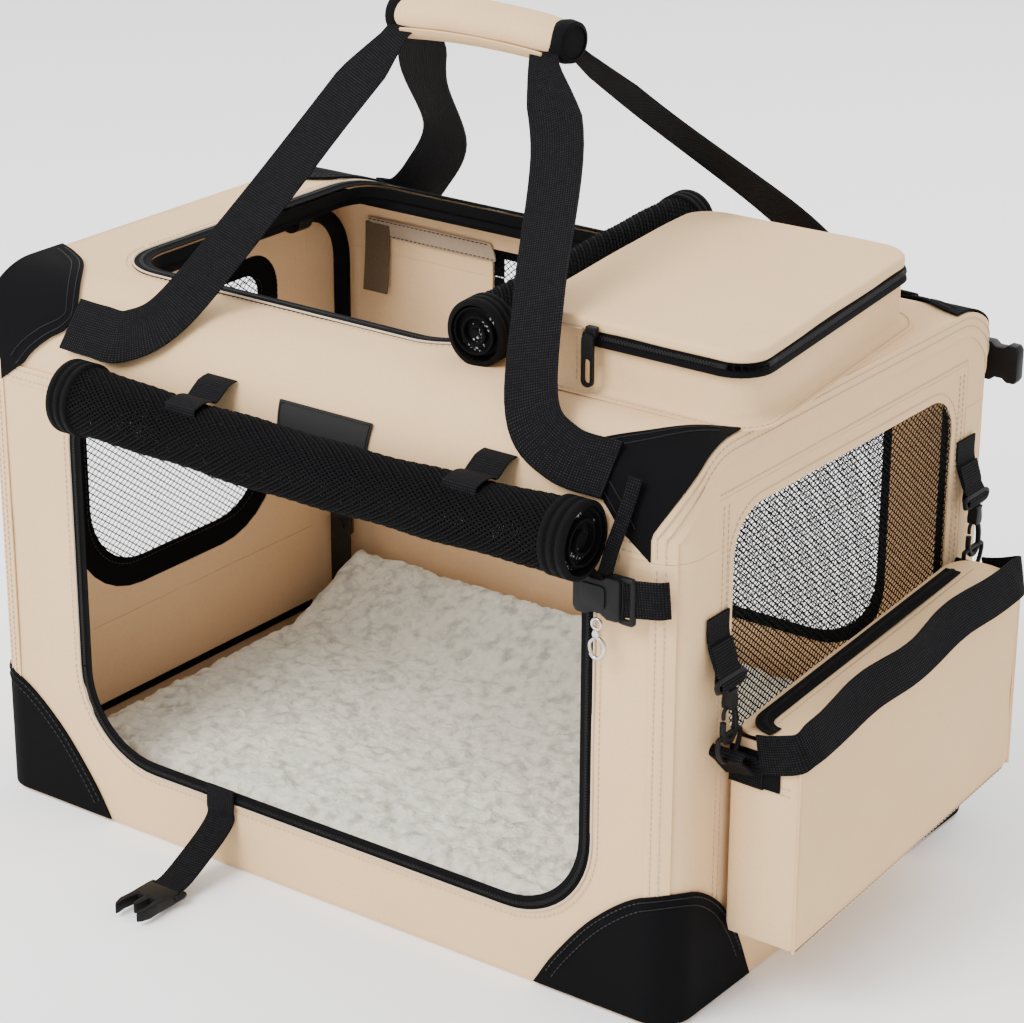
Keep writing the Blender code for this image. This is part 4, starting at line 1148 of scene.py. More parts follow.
def make_grip():
    """A padded sleeve round the two pairs of straps, with bound ends and a closing flap."""
    low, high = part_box("grip_sleeve")
    middle = (low + high) / 2
    radius = (high[2] - low[2]) / 2
    half = (high[0] - low[0]) / 2 - 0.003
    rings, sides = 44, 36
    verts, uvs = [], []
    for i in range(rings + 1):
        t = 2 * i / rings - 1
        end = (1 - abs(t) ** 9) ** 0.5 * 0.35 + 0.65
        bow = 0.004 * (1 - t * t)
        for k in range(sides):
            a = 2 * math.pi * k / sides
            fold = 1 + 0.05 * math.cos(2 * a + 0.6) + 0.03 * noise.noise(Vector((t * 3.2, math.cos(a), math.sin(a))))
            r = radius * end * fold * (1 + 0.06 * (1 - t * t))
            verts.append((middle[0] + t * half, middle[1] + r * 1.12 * math.cos(a),
                          middle[2] + r * 0.94 * math.sin(a) + bow - 0.001))
            uvs.append((t * half, a * radius))
    faces = [(i * sides + k, i * sides + (k + 1) % sides, (i + 1) * sides + (k + 1) % sides, (i + 1) * sides + k)
             for i in range(rings) for k in range(sides)]
    faces.append(tuple(range(sides))[::-1])
    faces.append(tuple(rings * sides + k for k in range(sides)))
    sleeve = finish_mesh("grip_padding", fixed_normals(mesh_from("grip_padding", verts, faces, uvs)), "fabric",
                         "grip", 60)
    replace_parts(sleeve, "grip_sleeve")
    for word, side in (("left", -1), ("right", 1)):
        x = middle[0] + side * (half - 0.003)
        ring = [(x, middle[1] + (radius * 0.84) * math.cos(a), middle[2] - 0.001 + radius * 0.74 * math.sin(a))
                for a in np.linspace(0, 2 * math.pi, 36, endpoint=False)]
        out = [(0, math.cos(a), math.sin(a)) for a in np.linspace(0, 2 * math.pi, 36, endpoint=False)]
        swept("grip_binding_" + word, ring, out, [(-0.0065, 0.0), (-0.0055, 0.0030), (0, 0.0040), (0.0055, 0.0030),
                                                  (0.0065, 0.0)], "binding", "grip", True)
        cap = [(y, z) for y, z in zip(radius * 0.86 * np.cos(np.linspace(0, 2 * math.pi, 24, endpoint=False)),
                                      radius * 0.76 * np.sin(np.linspace(0, 2 * math.pi, 24, endpoint=False)))]
        solid("grip_end_" + word, cap, (x + side * 0.0030, middle[1], middle[2] - 0.001), (0, 1, 0), (0, 0, 1),
              0.0050, 0.0014, "binding", "grip")
    flap_low, flap_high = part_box("grip_flap")
    verts, faces, uvs = [], [], []
    count = 20
    for layer, grow in ((0, 0.0030), (1, 0.0014)):
        for i in range(count + 1):
            a = math.radians(205 + 130 * i / count)
            for x in np.linspace(flap_low[0], flap_high[0], 13):
                r = radius * 1.035 + grow
                bow = 0.004 * (1 - ((x - middle[0]) / half) ** 2)
                verts.append((x, middle[1] + r * 1.11 * math.cos(a), middle[2] + r * 0.95 * math.sin(a) + bow - 0.001))
                uvs.append((x, a * radius))
    n = 13
    layer_size = (count + 1) * n
    for i in range(count):
        for k in range(n - 1):
            a, b, c, d = i * n + k, i * n + k + 1, (i + 1) * n + k + 1, (i + 1) * n + k
            faces += [(a, b, c, d), (layer_size + d, layer_size + c, layer_size + b, layer_size + a)]
    rim = ([k for k in range(n)] + [i * n + n - 1 for i in range(1, count + 1)]
           + [count * n + k for k in range(n - 2, -1, -1)] + [i * n for i in range(count - 1, 0, -1)])
    for a, b in zip(rim, rim[1:] + rim[:1]):
        faces.append((a, layer_size + a, layer_size + b, b))
    flap = finish_mesh("grip_closing_flap", fixed_normals(mesh_from("grip_flap", verts, faces, uvs)), "fabric",
                       "grip_flap", 60)
    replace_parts(flap, "grip_flap")


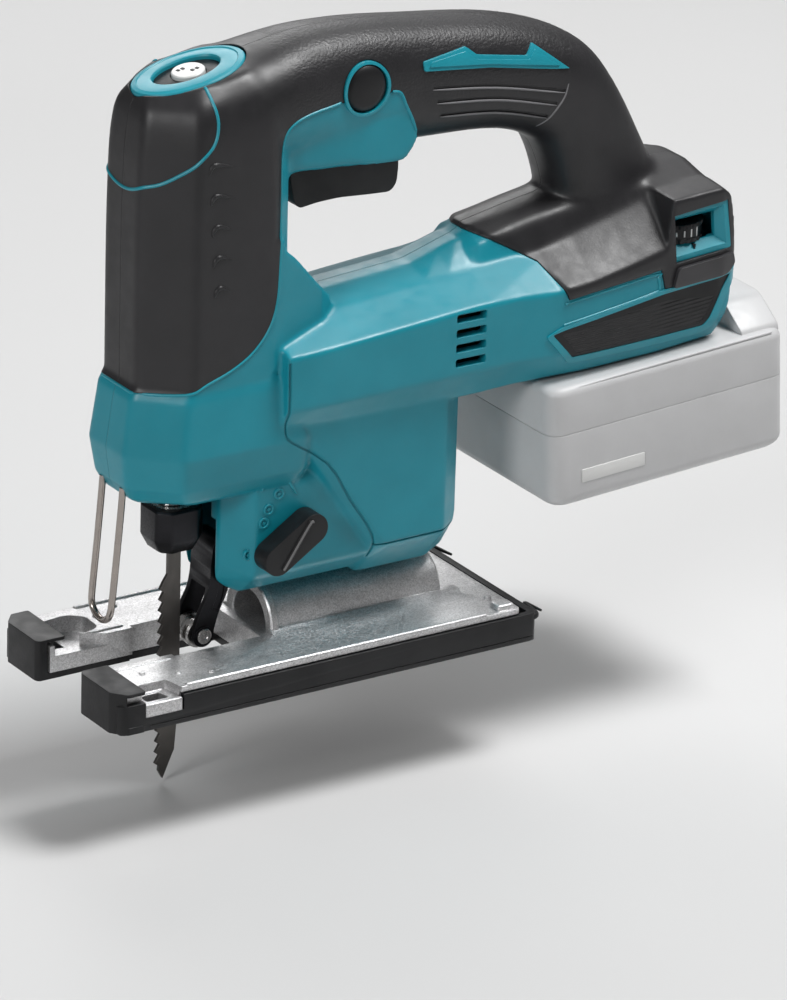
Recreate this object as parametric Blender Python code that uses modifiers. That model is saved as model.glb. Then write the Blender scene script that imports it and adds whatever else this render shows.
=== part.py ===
"""Cordless D-handle jigsaw, built as separate sub-parts at their real size.

Frame: origin at the centre of the sole, +Z up, -X towards the blade, -Y the side with the orbital lever.
All sizes are in metres.
"""

import math

import bmesh
import bpy
from mathutils import Matrix, Vector

# Driving dimensions
GAP = 0.0003                      # clearance between pieces that touch
WALL = 0.0024                     # housing wall
SKIN = 0.0015                     # soft overmould thickness

BASE_LENGTH = 0.166
BASE_WIDTH = 0.077
BASE_TOP = 0.013
COVER_TOP = 0.0103
COVER_FLOOR = 0.0025
COVER_SIDE = 0.0022
SLOT_HALF = 0.0125                # half width of the gap between the horns
SLOT_END = -0.041
BLADE_ROOM_HALF = 0.0145          # lets the base tilt 45 degrees past the blade
TUNNEL_RADIUS = 0.013             # outside of the dust tunnel, also the base's tilt cylinder
TUNNEL_WALL = 0.0026
TUNNEL_X = (-0.0096, 0.060)

MOTOR_TILT = math.radians(3.9)
MOTOR_AXIS_AT = Vector((0.040, 0.0, 0.1092))
MOTOR_DIRECTION = Vector((math.cos(MOTOR_TILT), 0.0, math.sin(MOTOR_TILT)))
GEAR_MODULE = 0.0009
PINION_TEETH = 9
CRANK_TEETH = 40
CRANK_RADIUS = 0.013              # half of the 26 mm stroke
GEARS_ALONG = -0.0620             # place of both gears on the motor axis, from MOTOR_AXIS_AT

PLUNGER_X = -0.041
PLUNGER_RADIUS = 0.0045
YOKE_Z = 0.1270
BLADE_X = (-0.0442, -0.0372)
BLADE_THICKNESS = 0.0013
BLADE_TIP_Z = -0.039
CLAMP_Z = (0.046, 0.062)
CLAMP_RADIUS = 0.0105

DISC_AT = Vector((-0.0376, 0.0, 0.2135))
DISC_TILT = math.radians(12)
DISC_HALF = (0.0205, 0.0143)
RECESS_HALF = (0.0132, 0.0092)
MODE_BUTTON_RADIUS = 0.0057

LOCK_AT = (0.0206, 0.2030)        # x, z of the lock button
LOCK_RADIUS = 0.0080
DIAL_AT = Vector((0.1450, -0.0205, 0.1345))
DIAL_RADIUS = 0.0130
DIAL_HEIGHT = 0.0070
LEVER_AT = Vector((-0.0100, 0.0, 0.0508))
LEVER_REST = math.radians(33)
ROLLER_AT = Vector((-0.0315, 0.0, 0.0135))
ROLLER_RADIUS = 0.0053
FORK_PIVOT = Vector((-0.0245, 0.0, 0.0440))

BATTERY_SLOPE = math.radians(3.4)
BATTERY_AT = Vector((0.086, 0.0, 0.0893))     # front end of the case's top, on the centre plane
BATTERY_SIZE = (0.098, 0.074, 0.0445)
RAIL_HALF = 0.020
RAIL_HEIGHT = 0.0075

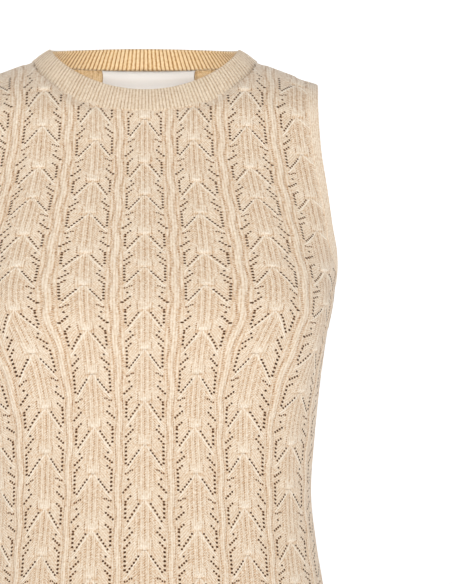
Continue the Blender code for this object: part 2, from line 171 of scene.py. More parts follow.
def unit(vectors):
    return vectors / np.maximum(np.linalg.norm(vectors, axis=-1, keepdims=True), 1e-12)


def fade(value, start, end):
    """0 below start, 1 above end, and a smooth step between them."""
    part = np.clip((value - start) / (end - start), 0, 1)
    return part * part * (3 - 2 * part)


def between(lines, repeat):
    """The two of four stacked lines on either side of each place, and the way past the first."""
    whole = np.clip(repeat.astype(int), 0, 2)
    lower = np.take_along_axis(lines, whole[None], 0)[0]
    return lower, np.take_along_axis(lines, whole[None] + 1, 0)[0], repeat - whole


def column_reach(repeat, height):
    """Share of the half width, 0 to 1, that a knit column lies from the centre line.

    Inside the third motif it runs evenly between the motif lines, once the motifs are drawn in:
    over the shoulder in width, and below that in angle, as the cloth turns away at the side.
    Beyond it the angle round the oval runs evenly to the side seam, or to the armhole edge
    above the underarm.
    """
    column = np.rint(repeat)
    part = repeat - column
    drawn = 1 - fade(np.abs(part), *DRAWN_TO)
    draw = smooth(height, MOTIFS["height"], MOTIFS["draw"])
    repeat = np.where(repeat < 3, column + part * (1 - draw * drawn), repeat)
    lines = [np.zeros_like(height)]
    lines += [smooth(height, MOTIFS["height"], MOTIFS[name]) for name in MOTIF_COLUMNS[1:4]]
    half_width, power = body("half_width", height), body("power", height) / 2
    lines = np.stack(lines) / half_width
    lower, upper, part = between(lines, repeat)
    part = np.clip(part, 0, 1)
    flat = np.clip(lower * (1 - part) + upper * part, 0, 1)
    lower, upper = np.arcsin(np.clip(lower, 0, 1)), np.arcsin(np.clip(upper, 0, 1))
    turned = np.sin(lower * (1 - part) + upper * part)
    inside = flat + (turned - flat) * fade(-height, *ROUND_BELOW)
    third = np.arcsin(np.clip(lines[3], 0, 1) ** power)
    edge = smooth(height, ARMHOLE["height"], ARMHOLE["half_width"]) / half_width
    edge = np.arcsin(np.clip(edge, 0, 1) ** power)
    natural = third + (math.pi / 2 - third) * (repeat - 3) / (SIDE_REPEAT - 3)
    to_edge = third + (edge - third) * (repeat - 3) / (EDGE_REPEAT - 3)
    past_edge = edge + (math.pi / 2 - edge) * (repeat - EDGE_REPEAT) / (SIDE_REPEAT - EDGE_REPEAT)
    share = np.clip((height - NATURAL_BELOW) / (EDGE_ABOVE - NATURAL_BELOW), 0, 1)
    angle = natural * (1 - share) + np.where(repeat < EDGE_REPEAT, to_edge, past_edge) * share
    outside = np.sin(np.clip(angle, 0, math.pi / 2)) ** (1 / power)
    return np.where(repeat <= 3, inside, outside)


def column_top(repeat):
    """Height of the shoulder line over each column, or of the neck's side point inside it."""
    heights = np.linspace(SHOULDER_ZONE, NECK_SIDE_HEIGHT, 60)
    widths = body("half_width", heights)
    top_widths = [0] + [MOTIFS[name][-1] for name in MOTIF_COLUMNS[1:4]] + [SHOULDER_TIP[0]]
    half_width = np.interp(repeat, [0, 1, 2, 3, EDGE_REPEAT], top_widths)
    return np.interp(-half_width, -widths, heights)


def charted_height(repeat, course):
    """The chart's height of a course, eased from each motif column to the next."""
    lines = np.stack([smooth(course, CHART["count"], CHART[name]) for name in COURSE_COLUMNS[1:]])
    lower, upper, part = between(lines, repeat)
    return lower + (upper - lower) * fade(part, 0, 1)


def yoke_climb(course):
    """0 at the yoke line and below it, 1 at the shoulder seam."""
    return np.clip((YOKE_COURSE - course) / (YOKE_COURSE - TOP_COURSE), 0, 1)


def course_height(repeat, course):
    """Height of a knit course: down the body the chart's, which levels out towards the hem, and
    above the yoke line a power curve that slows as the cloth turns over the shoulder."""
    repeat, course = np.broadcast_arrays(np.asarray(repeat, float), np.asarray(course, float))
    level = smooth(course, CHART["count"], CHART["centre"])
    settled = np.clip((level - HEM_TOP) / HEM_SETTLE, 0, 1)
    lower = level + (charted_height(repeat, course) - level) * settled
    start = charted_height(repeat, np.full(repeat.shape, YOKE_COURSE))
    rise = 1 - (1 - yoke_climb(course)) ** YOKE_ROUND
    upper = start + (column_top(repeat) - start) * rise
    return np.where(course < YOKE_COURSE, upper, lower)


# The neck seam: a full oval in plan that dips in front, and the folded top edge of its band.
NECK_SEAM = {"half_width": 0.1024, "front": 0.080, "back": 0.078,
             "side_height": -0.010, "front_dip": 0.0485, "back_rise": -0.004, "dip_power": 1.1}
NECK_TOP = {"half_width": 0.0870, "front": 0.0693, "back": 0.0720,
            "side_height": 0.0004, "front_dip": 0.0407, "back_rise": 0.0064, "dip_power": 1.5}
NECK_ROUND = 0.87
NECK_FIT = 0.014
SHOULDER_FLAT = 3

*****

Goal | Wherever the string "object" appears in the entries above, list that line.

Full answer |
Recreate this object as parametric Blender Python code that uses modifiers. That model is saved as model.glb. Then write the Blender scene script that imports it and adds whatever else this render shows.
Continue the Blender code for this object: part 2, from line 171 of scene.py. More parts follow.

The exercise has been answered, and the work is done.